— Do this —
Repeat each line exactly, leaving nothing out.

— Source data —

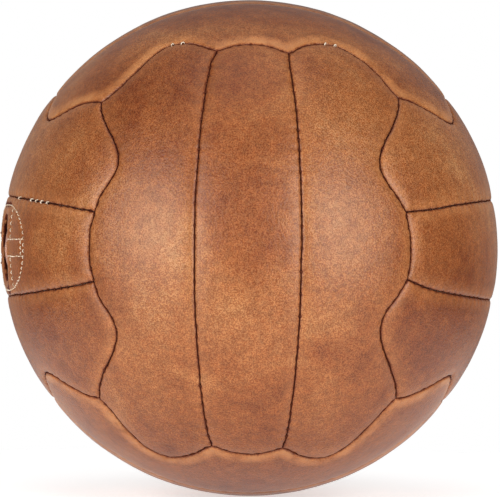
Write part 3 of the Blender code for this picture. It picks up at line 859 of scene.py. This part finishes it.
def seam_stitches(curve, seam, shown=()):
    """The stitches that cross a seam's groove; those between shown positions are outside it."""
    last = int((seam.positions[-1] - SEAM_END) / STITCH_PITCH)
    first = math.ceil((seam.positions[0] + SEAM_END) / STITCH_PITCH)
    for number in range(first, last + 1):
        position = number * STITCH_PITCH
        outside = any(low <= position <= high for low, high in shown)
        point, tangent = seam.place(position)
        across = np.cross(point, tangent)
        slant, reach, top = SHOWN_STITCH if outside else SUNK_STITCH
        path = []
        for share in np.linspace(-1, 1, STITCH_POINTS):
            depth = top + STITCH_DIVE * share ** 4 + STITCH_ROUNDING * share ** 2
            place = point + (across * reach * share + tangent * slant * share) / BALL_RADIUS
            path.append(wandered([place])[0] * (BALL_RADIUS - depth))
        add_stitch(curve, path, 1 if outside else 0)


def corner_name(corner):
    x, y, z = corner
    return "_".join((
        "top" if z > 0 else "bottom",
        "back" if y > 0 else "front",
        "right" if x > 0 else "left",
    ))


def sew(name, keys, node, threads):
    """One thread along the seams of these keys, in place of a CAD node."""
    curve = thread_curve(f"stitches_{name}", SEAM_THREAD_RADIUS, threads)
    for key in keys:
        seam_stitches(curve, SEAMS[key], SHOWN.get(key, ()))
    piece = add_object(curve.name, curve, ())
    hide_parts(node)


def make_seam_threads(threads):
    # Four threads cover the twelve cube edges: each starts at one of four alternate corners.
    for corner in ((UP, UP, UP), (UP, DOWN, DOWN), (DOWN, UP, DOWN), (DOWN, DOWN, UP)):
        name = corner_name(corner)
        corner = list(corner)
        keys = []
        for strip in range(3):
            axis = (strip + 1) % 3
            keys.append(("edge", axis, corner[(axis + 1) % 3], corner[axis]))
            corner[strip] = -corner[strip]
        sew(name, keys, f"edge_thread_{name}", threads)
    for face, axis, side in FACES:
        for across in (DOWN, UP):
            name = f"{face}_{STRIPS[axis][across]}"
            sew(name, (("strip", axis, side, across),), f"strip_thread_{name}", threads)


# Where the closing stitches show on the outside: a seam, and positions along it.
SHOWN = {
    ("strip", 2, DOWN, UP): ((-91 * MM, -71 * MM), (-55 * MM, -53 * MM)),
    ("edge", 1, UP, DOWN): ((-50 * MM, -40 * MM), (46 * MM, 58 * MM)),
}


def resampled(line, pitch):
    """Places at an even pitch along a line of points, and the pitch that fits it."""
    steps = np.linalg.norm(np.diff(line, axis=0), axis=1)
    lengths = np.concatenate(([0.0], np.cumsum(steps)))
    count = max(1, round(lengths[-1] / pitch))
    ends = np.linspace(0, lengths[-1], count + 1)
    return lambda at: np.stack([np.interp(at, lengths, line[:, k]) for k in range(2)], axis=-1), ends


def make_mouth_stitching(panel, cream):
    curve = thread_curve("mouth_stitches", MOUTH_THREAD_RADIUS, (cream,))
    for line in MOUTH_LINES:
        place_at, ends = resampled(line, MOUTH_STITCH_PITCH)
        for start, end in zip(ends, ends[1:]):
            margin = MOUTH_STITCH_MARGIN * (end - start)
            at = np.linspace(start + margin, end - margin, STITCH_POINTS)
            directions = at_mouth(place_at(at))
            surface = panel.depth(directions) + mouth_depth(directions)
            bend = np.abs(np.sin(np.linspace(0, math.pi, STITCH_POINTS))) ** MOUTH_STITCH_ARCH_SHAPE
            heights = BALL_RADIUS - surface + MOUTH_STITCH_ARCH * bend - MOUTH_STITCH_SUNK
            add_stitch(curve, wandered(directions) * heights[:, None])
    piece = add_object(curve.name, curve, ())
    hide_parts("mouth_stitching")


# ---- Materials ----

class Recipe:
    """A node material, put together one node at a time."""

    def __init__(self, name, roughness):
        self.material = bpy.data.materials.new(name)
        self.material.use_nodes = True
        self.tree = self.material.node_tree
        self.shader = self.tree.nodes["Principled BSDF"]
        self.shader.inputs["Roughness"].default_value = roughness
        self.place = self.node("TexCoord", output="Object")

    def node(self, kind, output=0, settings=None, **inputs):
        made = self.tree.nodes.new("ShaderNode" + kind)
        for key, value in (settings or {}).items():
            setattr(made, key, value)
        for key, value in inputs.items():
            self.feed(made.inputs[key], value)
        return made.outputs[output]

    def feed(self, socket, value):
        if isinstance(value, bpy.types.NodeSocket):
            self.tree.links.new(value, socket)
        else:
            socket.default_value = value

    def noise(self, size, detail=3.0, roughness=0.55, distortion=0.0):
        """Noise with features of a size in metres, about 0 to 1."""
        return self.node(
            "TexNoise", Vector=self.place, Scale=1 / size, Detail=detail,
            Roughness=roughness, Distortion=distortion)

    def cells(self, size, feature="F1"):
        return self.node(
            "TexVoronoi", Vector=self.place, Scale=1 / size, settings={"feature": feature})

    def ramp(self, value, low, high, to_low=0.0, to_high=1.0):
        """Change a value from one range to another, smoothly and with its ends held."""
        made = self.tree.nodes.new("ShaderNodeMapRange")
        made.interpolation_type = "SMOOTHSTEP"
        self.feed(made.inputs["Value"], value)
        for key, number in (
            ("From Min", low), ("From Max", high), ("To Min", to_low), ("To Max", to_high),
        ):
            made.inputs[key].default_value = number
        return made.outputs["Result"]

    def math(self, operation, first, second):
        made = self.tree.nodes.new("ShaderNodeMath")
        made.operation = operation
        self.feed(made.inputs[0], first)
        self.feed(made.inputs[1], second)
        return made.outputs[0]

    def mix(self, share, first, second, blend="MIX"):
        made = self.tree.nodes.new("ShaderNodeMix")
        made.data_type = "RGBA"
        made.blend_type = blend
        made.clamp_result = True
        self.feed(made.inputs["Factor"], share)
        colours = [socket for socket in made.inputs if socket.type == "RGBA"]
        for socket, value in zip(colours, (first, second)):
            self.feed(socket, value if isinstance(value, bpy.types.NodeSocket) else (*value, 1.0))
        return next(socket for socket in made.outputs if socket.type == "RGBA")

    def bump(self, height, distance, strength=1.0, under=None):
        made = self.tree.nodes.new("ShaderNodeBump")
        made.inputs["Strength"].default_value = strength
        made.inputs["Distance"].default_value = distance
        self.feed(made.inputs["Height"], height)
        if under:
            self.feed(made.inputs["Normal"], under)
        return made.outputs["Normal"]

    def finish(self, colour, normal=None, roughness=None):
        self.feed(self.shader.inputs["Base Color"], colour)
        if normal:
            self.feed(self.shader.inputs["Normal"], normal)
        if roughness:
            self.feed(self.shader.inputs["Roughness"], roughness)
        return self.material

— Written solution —
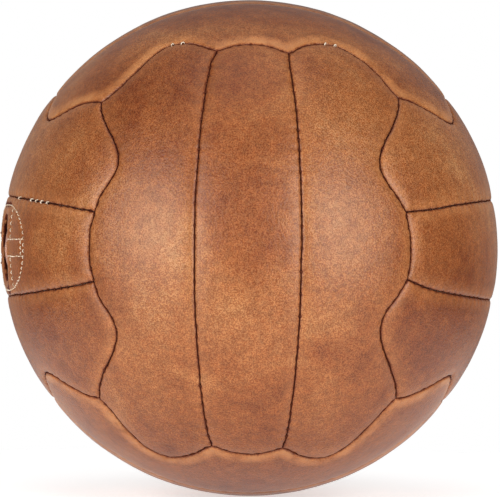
Write part 3 of the Blender code for this picture. It picks up at line 859 of scene.py. This part finishes it.
def seam_stitches(curve, seam, shown=()):
    """The stitches that cross a seam's groove; those between shown positions are outside it."""
    last = int((seam.positions[-1] - SEAM_END) / STITCH_PITCH)
    first = math.ceil((seam.positions[0] + SEAM_END) / STITCH_PITCH)
    for number in range(first, last + 1):
        position = number * STITCH_PITCH
        outside = any(low <= position <= high for low, high in shown)
        point, tangent = seam.place(position)
        across = np.cross(point, tangent)
        slant, reach, top = SHOWN_STITCH if outside else SUNK_STITCH
        path = []
        for share in np.linspace(-1, 1, STITCH_POINTS):
            depth = top + STITCH_DIVE * share ** 4 + STITCH_ROUNDING * share ** 2
            place = point + (across * reach * share + tangent * slant * share) / BALL_RADIUS
            path.append(wandered([place])[0] * (BALL_RADIUS - depth))
        add_stitch(curve, path, 1 if outside else 0)


def corner_name(corner):
    x, y, z = corner
    return "_".join((
        "top" if z > 0 else "bottom",
        "back" if y > 0 else "front",
        "right" if x > 0 else "left",
    ))


def sew(name, keys, node, threads):
    """One thread along the seams of these keys, in place of a CAD node."""
    curve = thread_curve(f"stitches_{name}", SEAM_THREAD_RADIUS, threads)
    for key in keys:
        seam_stitches(curve, SEAMS[key], SHOWN.get(key, ()))
    piece = add_object(curve.name, curve, ())
    hide_parts(node)


def make_seam_threads(threads):
    # Four threads cover the twelve cube edges: each starts at one of four alternate corners.
    for corner in ((UP, UP, UP), (UP, DOWN, DOWN), (DOWN, UP, DOWN), (DOWN, DOWN, UP)):
        name = corner_name(corner)
        corner = list(corner)
        keys = []
        for strip in range(3):
            axis = (strip + 1) % 3
            keys.append(("edge", axis, corner[(axis + 1) % 3], corner[axis]))
            corner[strip] = -corner[strip]
        sew(name, keys, f"edge_thread_{name}", threads)
    for face, axis, side in FACES:
        for across in (DOWN, UP):
            name = f"{face}_{STRIPS[axis][across]}"
            sew(name, (("strip", axis, side, across),), f"strip_thread_{name}", threads)


# Where the closing stitches show on the outside: a seam, and positions along it.
SHOWN = {
    ("strip", 2, DOWN, UP): ((-91 * MM, -71 * MM), (-55 * MM, -53 * MM)),
    ("edge", 1, UP, DOWN): ((-50 * MM, -40 * MM), (46 * MM, 58 * MM)),
}


def resampled(line, pitch):
    """Places at an even pitch along a line of points, and the pitch that fits it."""
    steps = np.linalg.norm(np.diff(line, axis=0), axis=1)
    lengths = np.concatenate(([0.0], np.cumsum(steps)))
    count = max(1, round(lengths[-1] / pitch))
    ends = np.linspace(0, lengths[-1], count + 1)
    return lambda at: np.stack([np.interp(at, lengths, line[:, k]) for k in range(2)], axis=-1), ends


def make_mouth_stitching(panel, cream):
    curve = thread_curve("mouth_stitches", MOUTH_THREAD_RADIUS, (cream,))
    for line in MOUTH_LINES:
        place_at, ends = resampled(line, MOUTH_STITCH_PITCH)
        for start, end in zip(ends, ends[1:]):
            margin = MOUTH_STITCH_MARGIN * (end - start)
            at = np.linspace(start + margin, end - margin, STITCH_POINTS)
            directions = at_mouth(place_at(at))
            surface = panel.depth(directions) + mouth_depth(directions)
            bend = np.abs(np.sin(np.linspace(0, math.pi, STITCH_POINTS))) ** MOUTH_STITCH_ARCH_SHAPE
            heights = BALL_RADIUS - surface + MOUTH_STITCH_ARCH * bend - MOUTH_STITCH_SUNK
            add_stitch(curve, wandered(directions) * heights[:, None])
    piece = add_object(curve.name, curve, ())
    hide_parts("mouth_stitching")


# ---- Materials ----

class Recipe:
    """A node material, put together one node at a time."""

    def __init__(self, name, roughness):
        self.material = bpy.data.materials.new(name)
        self.material.use_nodes = True
        self.tree = self.material.node_tree
        self.shader = self.tree.nodes["Principled BSDF"]
        self.shader.inputs["Roughness"].default_value = roughness
        self.place = self.node("TexCoord", output="Object")

    def node(self, kind, output=0, settings=None, **inputs):
        made = self.tree.nodes.new("ShaderNode" + kind)
        for key, value in (settings or {}).items():
            setattr(made, key, value)
        for key, value in inputs.items():
            self.feed(made.inputs[key], value)
        return made.outputs[output]

    def feed(self, socket, value):
        if isinstance(value, bpy.types.NodeSocket):
            self.tree.links.new(value, socket)
        else:
            socket.default_value = value

    def noise(self, size, detail=3.0, roughness=0.55, distortion=0.0):
        """Noise with features of a size in metres, about 0 to 1."""
        return self.node(
            "TexNoise", Vector=self.place, Scale=1 / size, Detail=detail,
            Roughness=roughness, Distortion=distortion)

    def cells(self, size, feature="F1"):
        return self.node(
            "TexVoronoi", Vector=self.place, Scale=1 / size, settings={"feature": feature})

    def ramp(self, value, low, high, to_low=0.0, to_high=1.0):
        """Change a value from one range to another, smoothly and with its ends held."""
        made = self.tree.nodes.new("ShaderNodeMapRange")
        made.interpolation_type = "SMOOTHSTEP"
        self.feed(made.inputs["Value"], value)
        for key, number in (
            ("From Min", low), ("From Max", high), ("To Min", to_low), ("To Max", to_high),
        ):
            made.inputs[key].default_value = number
        return made.outputs["Result"]

    def math(self, operation, first, second):
        made = self.tree.nodes.new("ShaderNodeMath")
        made.operation = operation
        self.feed(made.inputs[0], first)
        self.feed(made.inputs[1], second)
        return made.outputs[0]

    def mix(self, share, first, second, blend="MIX"):
        made = self.tree.nodes.new("ShaderNodeMix")
        made.data_type = "RGBA"
        made.blend_type = blend
        made.clamp_result = True
        self.feed(made.inputs["Factor"], share)
        colours = [socket for socket in made.inputs if socket.type == "RGBA"]
        for socket, value in zip(colours, (first, second)):
            self.feed(socket, value if isinstance(value, bpy.types.NodeSocket) else (*value, 1.0))
        return next(socket for socket in made.outputs if socket.type == "RGBA")

    def bump(self, height, distance, strength=1.0, under=None):
        made = self.tree.nodes.new("ShaderNodeBump")
        made.inputs["Strength"].default_value = strength
        made.inputs["Distance"].default_value = distance
        self.feed(made.inputs["Height"], height)
        if under:
            self.feed(made.inputs["Normal"], under)
        return made.outputs["Normal"]

    def finish(self, colour, normal=None, roughness=None):
        self.feed(self.shader.inputs["Base Color"], colour)
        if normal:
            self.feed(self.shader.inputs["Normal"], normal)
        if roughness:
            self.feed(self.shader.inputs["Roughness"], roughness)
        return self.material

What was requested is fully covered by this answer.